The Reconfiguration of Ramadan in a Diverse Nation
Ramadan's transformation reflects the UAE's evolution from a smaller, cohesive society to a hyper-connected, globally integrated metropolis. In 1995, observance concentrated among nationals and long-term Arab residents; the community was culturally homogeneous and connected through family ties. Moon sightings were communal events. Preparation was labor-intensive.
By 2026, Ramadan unfolds in a nation where over 80% of the population are expatriates. Non-Muslims participate in cultural events and Ramadan-themed entertainment. Restaurants serve iftar menus influenced by Filipino, Pakistani, Lebanese, and Indian cuisines. Mosques welcome international scholars. Markets cater to tourists and residents alike.
The spiritual core — fasting, prayer, charity, reflection — remains unchanged. But the social and commercial texture has fundamentally altered, shaped by technology, migration, urbanization, and economic dynamism. The holy month now accommodates multiple expressions of faith simultaneously.
What Winter Ramadan Offers Residents
For those willing to engage thoughtfully, February 2026 offers conditions that approximate how the month was originally practiced.
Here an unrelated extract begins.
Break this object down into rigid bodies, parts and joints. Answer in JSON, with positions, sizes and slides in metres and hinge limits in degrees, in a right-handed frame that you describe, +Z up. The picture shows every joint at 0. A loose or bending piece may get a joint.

Temperatures remain pleasant. Fasting hours compress to manageable windows. Evening hours expand into genuine time rather than hurried gaps between work and sleep.
Residents who remember summer Ramadans with 13-plus-hour fasts and 40°C afternoons can finally experience the month without the physical strain that has shadowed recent decades. For younger generations encountering winter Ramadan for the first time, the experience will feel grounded, spacious, and more manageable than the summer cycles they have always known.
The shorter fasts and cooler evenings create conditions under which both physical endurance and spiritual practice become more accessible. Major venues like Global Village, Saadiyat Island markets, and festival spaces across Dubai, Abu Dhabi, and other emirates will host extended Ramadan programming through February's favorable weather, providing residents practical options for both traditional and contemporary observance.